* _Rows_:
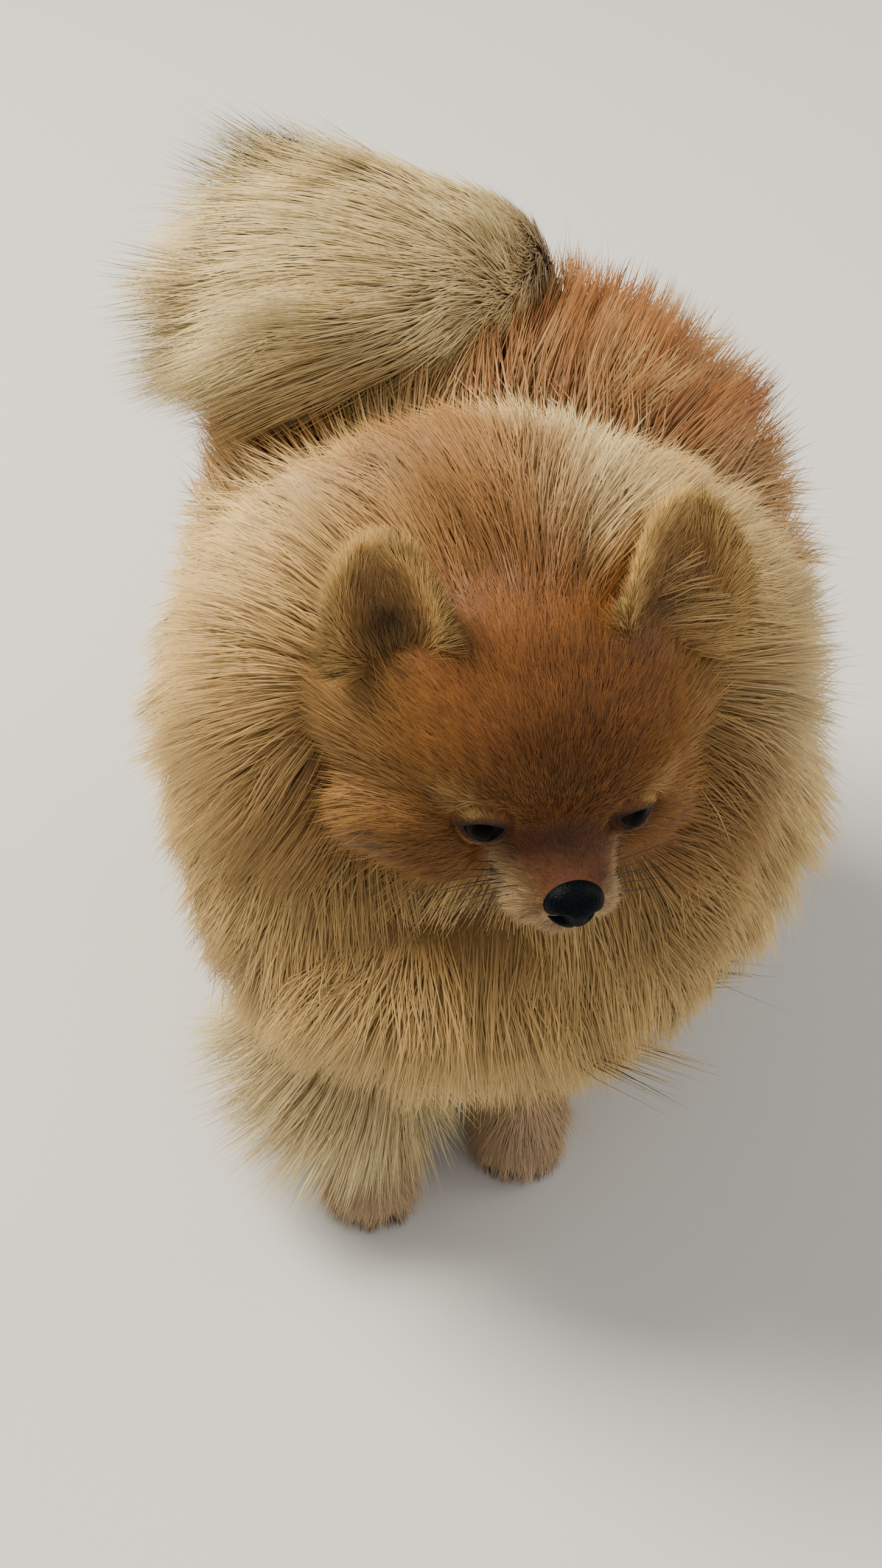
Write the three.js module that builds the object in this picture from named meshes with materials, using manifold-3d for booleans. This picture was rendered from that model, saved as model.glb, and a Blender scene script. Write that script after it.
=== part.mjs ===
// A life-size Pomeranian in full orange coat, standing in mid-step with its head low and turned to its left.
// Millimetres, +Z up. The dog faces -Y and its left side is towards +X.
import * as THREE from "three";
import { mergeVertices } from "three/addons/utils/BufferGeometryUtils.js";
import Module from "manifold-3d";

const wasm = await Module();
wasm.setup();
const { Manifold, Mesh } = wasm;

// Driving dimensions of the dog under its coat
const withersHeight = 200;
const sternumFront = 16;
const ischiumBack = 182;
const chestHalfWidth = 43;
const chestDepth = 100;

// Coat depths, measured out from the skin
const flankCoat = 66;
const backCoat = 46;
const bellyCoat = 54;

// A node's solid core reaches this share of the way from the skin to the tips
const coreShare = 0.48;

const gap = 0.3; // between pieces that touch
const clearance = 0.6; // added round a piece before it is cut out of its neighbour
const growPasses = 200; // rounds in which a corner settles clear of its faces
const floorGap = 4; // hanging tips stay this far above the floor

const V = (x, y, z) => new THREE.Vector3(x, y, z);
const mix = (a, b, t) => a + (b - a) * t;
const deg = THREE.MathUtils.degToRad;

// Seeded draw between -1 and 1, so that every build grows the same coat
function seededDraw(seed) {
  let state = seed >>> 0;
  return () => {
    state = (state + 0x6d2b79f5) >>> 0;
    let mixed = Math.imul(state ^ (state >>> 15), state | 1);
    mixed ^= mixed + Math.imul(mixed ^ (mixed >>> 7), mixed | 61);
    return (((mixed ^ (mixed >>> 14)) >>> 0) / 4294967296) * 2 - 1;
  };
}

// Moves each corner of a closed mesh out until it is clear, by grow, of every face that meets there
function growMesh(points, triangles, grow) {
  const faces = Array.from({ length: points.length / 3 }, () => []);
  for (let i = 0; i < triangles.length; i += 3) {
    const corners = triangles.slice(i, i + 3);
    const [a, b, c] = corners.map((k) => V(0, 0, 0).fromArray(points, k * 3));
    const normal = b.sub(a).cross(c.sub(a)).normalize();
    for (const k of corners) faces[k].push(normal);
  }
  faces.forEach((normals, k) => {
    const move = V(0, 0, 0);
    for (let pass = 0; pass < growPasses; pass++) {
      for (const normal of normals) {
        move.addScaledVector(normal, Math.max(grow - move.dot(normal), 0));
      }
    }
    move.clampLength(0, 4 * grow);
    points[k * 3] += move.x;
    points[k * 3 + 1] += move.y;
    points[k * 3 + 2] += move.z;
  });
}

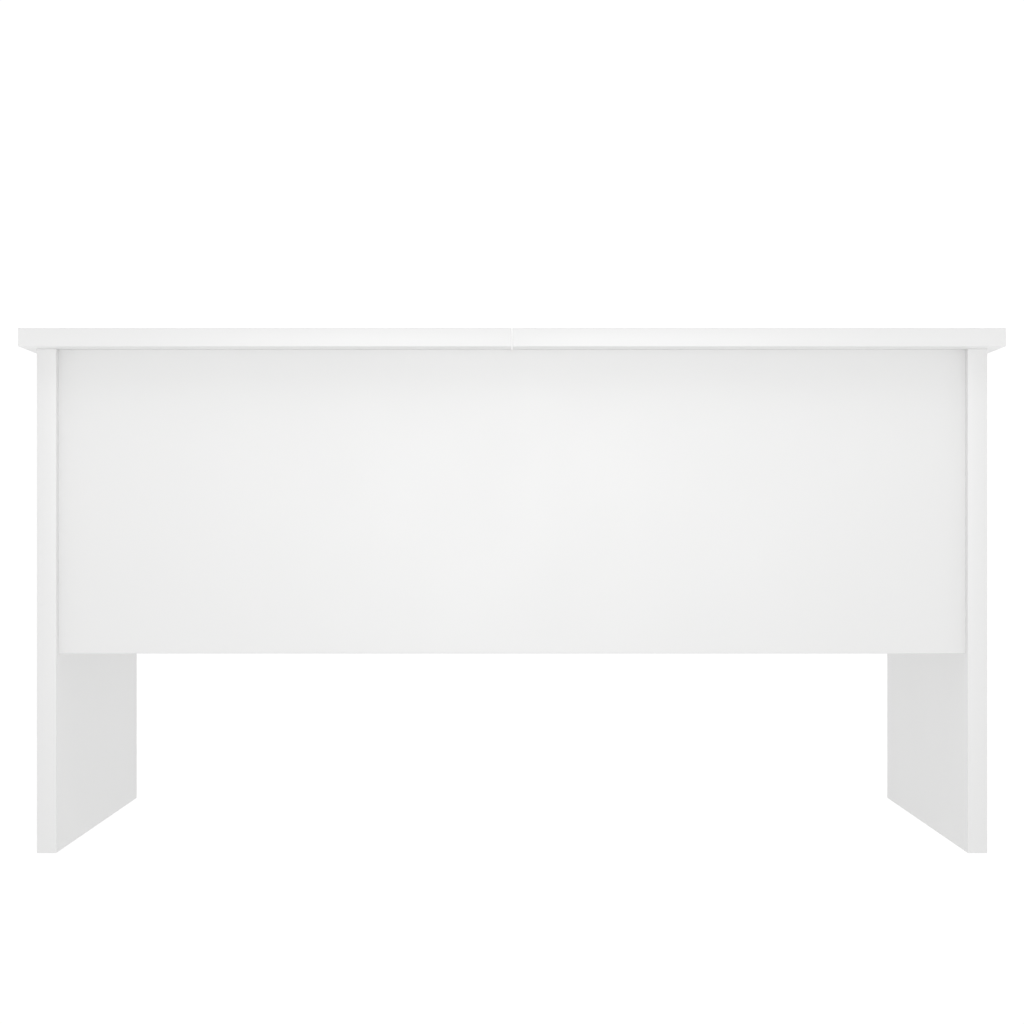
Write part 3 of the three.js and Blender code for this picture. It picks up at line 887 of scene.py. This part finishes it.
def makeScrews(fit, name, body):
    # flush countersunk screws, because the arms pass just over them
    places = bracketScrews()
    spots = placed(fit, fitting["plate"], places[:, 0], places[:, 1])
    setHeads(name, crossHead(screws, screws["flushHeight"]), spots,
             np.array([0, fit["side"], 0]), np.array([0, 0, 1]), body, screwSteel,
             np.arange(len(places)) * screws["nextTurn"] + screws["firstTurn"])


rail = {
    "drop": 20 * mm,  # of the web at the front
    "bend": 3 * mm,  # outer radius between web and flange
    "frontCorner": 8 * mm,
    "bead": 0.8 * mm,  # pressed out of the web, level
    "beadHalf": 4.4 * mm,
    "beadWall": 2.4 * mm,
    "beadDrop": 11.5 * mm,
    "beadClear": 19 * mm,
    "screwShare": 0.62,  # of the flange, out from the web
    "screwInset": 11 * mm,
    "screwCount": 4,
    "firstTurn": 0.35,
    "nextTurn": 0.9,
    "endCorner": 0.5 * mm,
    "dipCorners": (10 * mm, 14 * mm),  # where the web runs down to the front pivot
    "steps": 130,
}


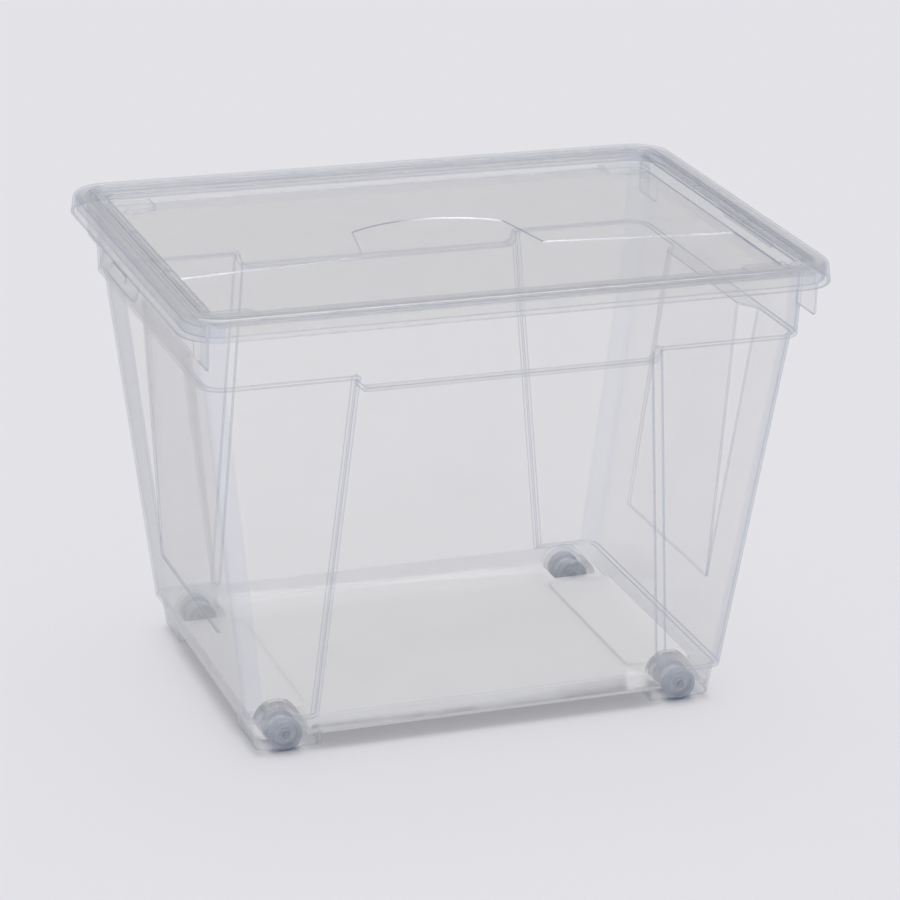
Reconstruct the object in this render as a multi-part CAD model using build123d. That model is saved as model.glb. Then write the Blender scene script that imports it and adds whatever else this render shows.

* _Task instructions_:
Copy each line of the listing that includes "script".

* _Exercise solution_:
Write the three.js module that builds the object in this picture from named meshes with materials, using manifold-3d for booleans. This picture was rendered from that model, saved as model.glb, and a Blender scene script. Write that script after it.
Reconstruct the object in this render as a multi-part CAD model using build123d. That model is saved as model.glb. Then write the Blender scene script that imports it and adds whatever else this render shows.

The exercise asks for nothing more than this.